There aren’t many phrases abused or misused more than the phrase separation of church and state. For example, “A Rutgers University-New Brunswick professor told a student that he should not quote Bible verses in essays because of the ‘separation of church and state.’” “The professor also added that the Bible ‘may not be for everyone,’ and its use in academic papers may be offensive to some, including ‘a Muslim or Jewish person.’”

Confusion is the Norm in our Culture

A couple of comments on my way to the main issue. First, quoting the bible in an essay or academic paper is not an issue of separation of church and state. Second, the point of an academic paper is to draw conclusions based on research. Whether the sources or conclusions offend anyone is irrelevant. It’s not a concern. Moreover, why would someone be offended at a quotation from a supporting source? We’ve become so politically minded, victimized, and offended as a culture we can’t think straight. It really is spiritual blindness.

But it gets worse. It turns out the paper was “an autobiographical paper assigned” to the student. Frankly, one can say anything in such an essay. Of even more concern perhaps is the state of education in our country when a college professor wallows in such ignorance. The professor actually told the student he shouldn’t quote “scripture in academic papers unless you are commenting on scripture.” While one doesn’t offer personal opinion in an academic paper, remember, this paper was autobiographical, not academic. At the same time, there are any number of reasons scripture might be quoted in an academic paper. The bible is tremendous source material for historical and philosophical background in any number of ancient cultures for example.

Church to be Protected from the State

But the real issue is separation of church and state. The student said “his right to free speech and religion has been violated. He also argued that the separation of church and state . . . is supposed to protect the church from the state.” True.

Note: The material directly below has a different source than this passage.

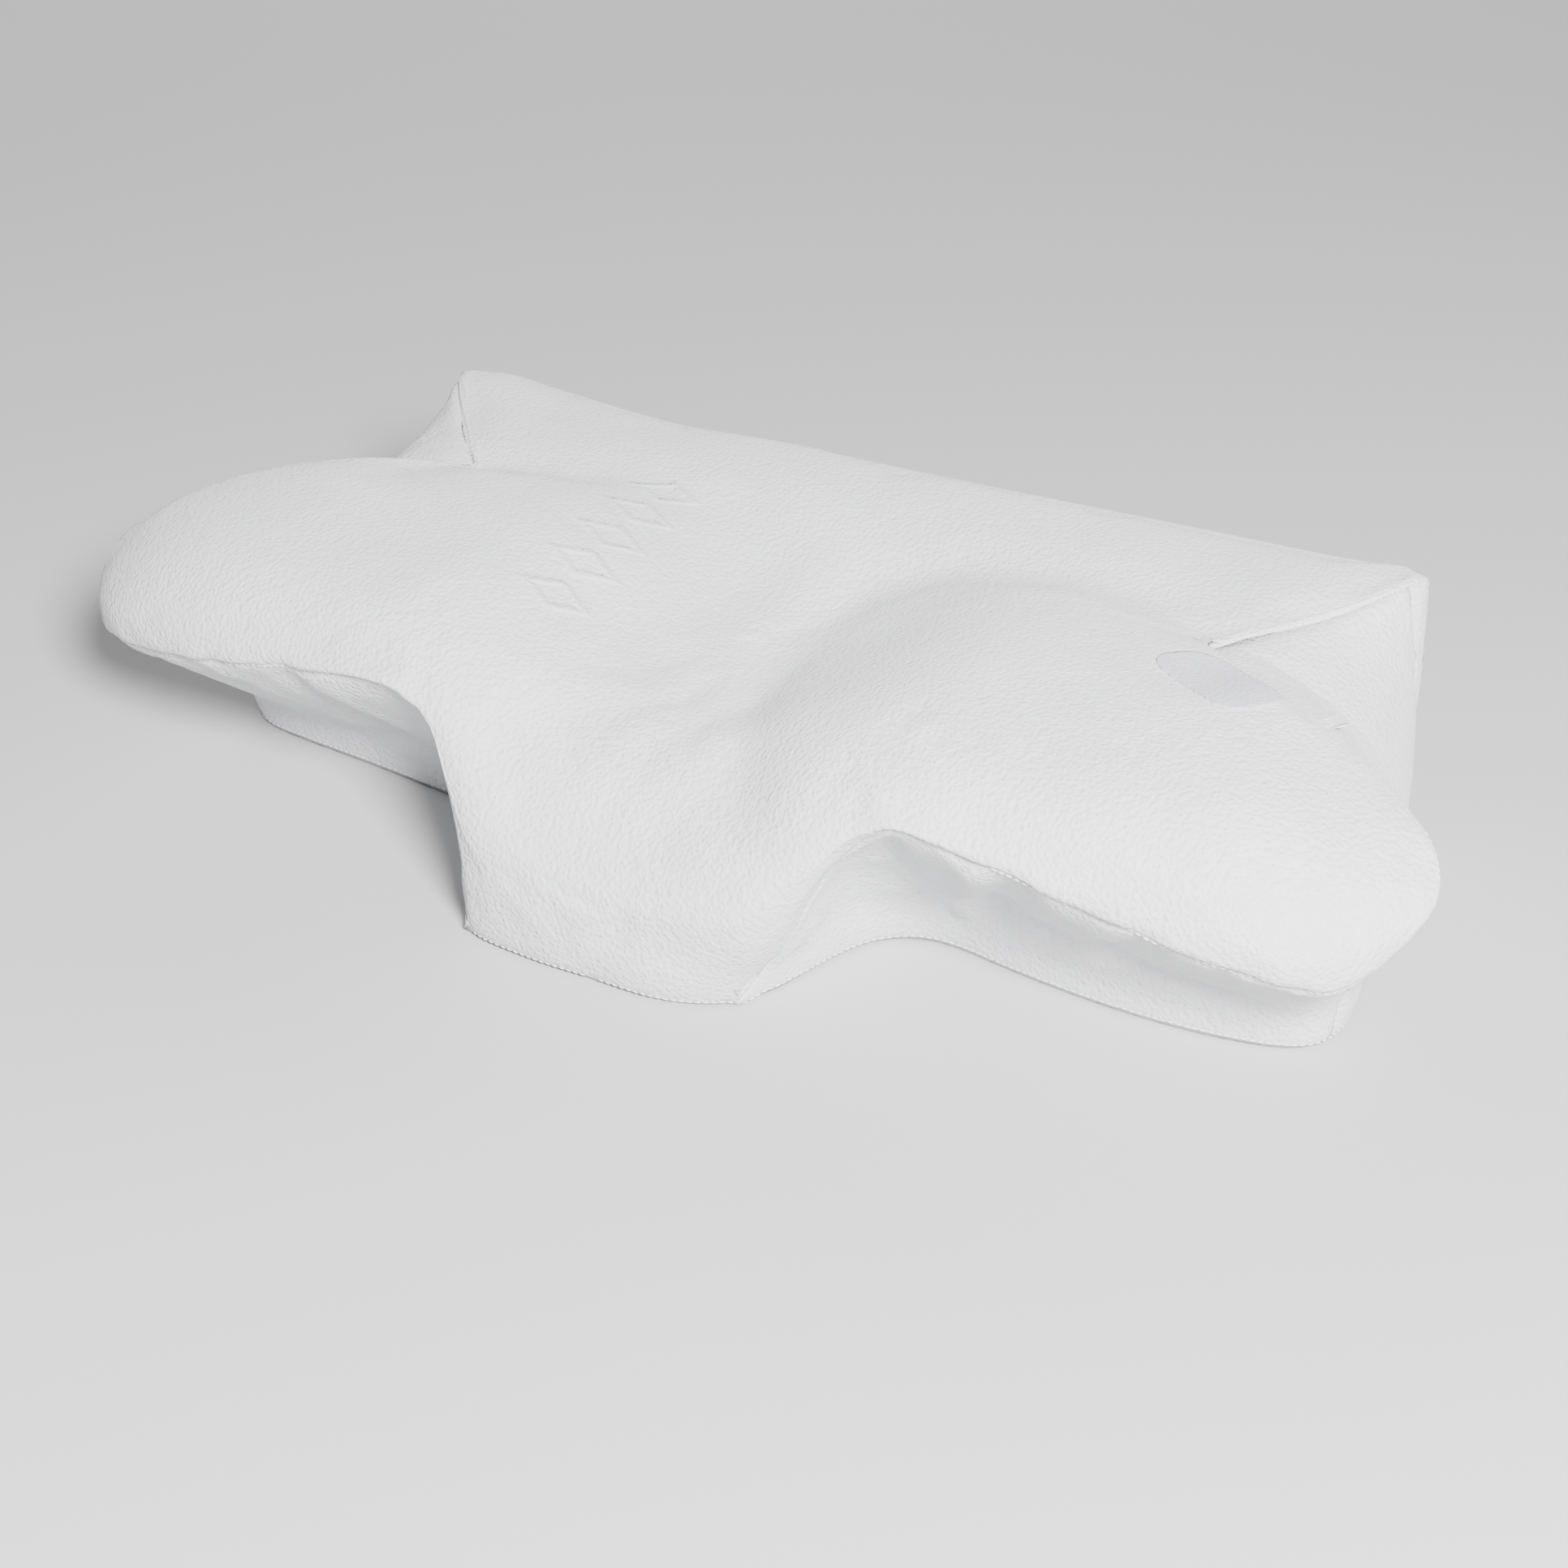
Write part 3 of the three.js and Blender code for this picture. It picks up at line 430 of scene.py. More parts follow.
def all_faces():
    faces, pieces = [], []
    count, rows = NUMBERS.shape
    for j in range(count):
        a, b = COLUMNS[j], COLUMNS[(j + 1) % count]
        if a[0] == b[0] and a[2] == b[2]:
            continue
        for row in range(rows - 1):
            nxt = (j + 1) % count
            quad = [NUMBERS[j, row], NUMBERS[j, row + 1], NUMBERS[nxt, row + 1], NUMBERS[nxt, row]]
            face = [int(v) for i, v in enumerate(quad) if v not in quad[:i]]
            if len(face) > 2:
                faces.append(face)
                pieces.append(piece_of(a, b, row))
    return faces, pieces


FACES, PIECES = all_faces()


def new_mesh(name, points_mm, faces, smooth=True):
    mesh = bpy.data.meshes.new(name)
    mesh.from_pydata((np.asarray(points_mm) * MM).tolist(), [], faces)
    mesh.validate()
    if smooth:
        mesh.polygons.foreach_set("use_smooth", [True] * len(mesh.polygons))
    obj = bpy.data.objects.new(name, mesh)
    bpy.context.scene.collection.objects.link(obj)
    return obj


def seam_vertices():
    """Vertices shared by faces of two pieces, and how many pieces meet there."""
    owners = {}
    for face, piece in zip(FACES, PIECES):
        for v in face:
            owners.setdefault(v, set()).add(piece)
    return {v for v, p in owners.items() if len(p) > 1}


SEAM = seam_vertices()
SEAM_POINTS = POINTS[sorted(SEAM)]


def distance_to_seam(points):
    tree = KDTree(len(SEAM_POINTS))
    for i, point in enumerate(SEAM_POINTS):
        tree.insert(point, i)
    tree.balance()
    return np.array([tree.find(point)[2] for point in points])


SEAM_GAP = distance_to_seam(POINTS)


def vertex_normals(points, faces):
    normals = np.zeros_like(points)
    for face in faces:
        a, b, c = points[face[0]], points[face[1]], points[face[2]]
        normal = np.cross(b - a, c - a)
        if len(face) == 4:
            normal = normal + np.cross(c - a, points[face[3]] - a)
        for v in face:
            normals[v] += normal
    return normals / np.maximum(np.linalg.norm(normals, axis=1, keepdims=True), 1e-12)


SEAM_PULL = 1.7         # a seam sits this far in, mm
SEAM_WIDTH = 2.0        # and draws in the cloth this far each side of it
SEAM_LIP = 0.4          # the cloth beside it stands this far out
SEAM_LIP_AT = 4.0
SWELL_START = 14        # the swell and the unevenness grow over this distance from a seam
SWELL_CAP = (1.0, 4.5)  # how far the cloth may move in and out, mm
SWELL_FRAMES = 20
HELD_BELOW_Z = 14       # the simulation holds the foot of the cover
HELD_REAR = (4, 45)     # and the rear face round the zip: this deep and this high

# Where detail fades in, from none to all of it, by height in mm or by the normal's Z. DETAIL_END_Y is where
# it fades out towards the rear face.
TOP_FOLD_Z, TOP_FOLD_SLOPE = (62, 88), (0.35, 0.85)
DETAIL_Z, DETAIL_END_Y = (12, 26), (118, 132)
SIDE_FOLD_START = 3
SEAM_DRAW_Z = (2, 10)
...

The first amendment starts this way: “Congress shall make no law respecting an establishment of religion, or prohibiting the free exercise thereof.” There are two clauses there: the establishment clause and the free exercise clause. The essential meaning is that government can’t establish a state religion or force religion on anyone. Neither can the government prevent people from exercising their religion. As long as one’s religious exercise doesn’t infringe on the rights of others, he is free to exercise his religion as he pleases. That means that students may pray or read their bibles on school grounds when they’re not in class. They can talk about God to their classmates or teachers. It means that people may invoke God in the public square. It means that political leaders may be sworn in by placing their hands on the bible, the Koran, or any other religious object. You can’t pray loudly in a movie theatre any more than you can yell “fire” in such a context. But confusion abounds over such a simple issue. That reality is destructive of liberty. It’s deadly. It’s a culture killer. Ultimately, it’s a people killer. When religious freedom goes, all freedoms go. What that happens, the state can and will kill whenever it sees the need.

Wall of Separation between Church and State

Let’s wrap this thing with another important and abused phrase: wall of separation. Most interpret this well-known phrase to mean that God and the public square can’t meet. Again, no God-talk in government assemblies and the like or even public space in general. Of course, such interpretations couldn’t be further from the truth. The phrase actually comes from President Thomas Jefferson. In the early days of America there were state churches, and true religious freedom didn’t exist. In the midst of the battle for that freedom, Jefferson wrote a letter to the Danbury Baptist Association (Danbury Ct.) in response to a letter from them outlining their concerns in their struggle for religious freedom. He wrote to assure them that they had said freedom, and that there was a “wall of separation” between the state and the church such that the church was protected from the state. The separation of church and state means just that today: that the state may not establish religion or hinder the free exercise thereof. May the clouds of confusion be rolled back like a scroll, and may freedom ring from sea to shining sea.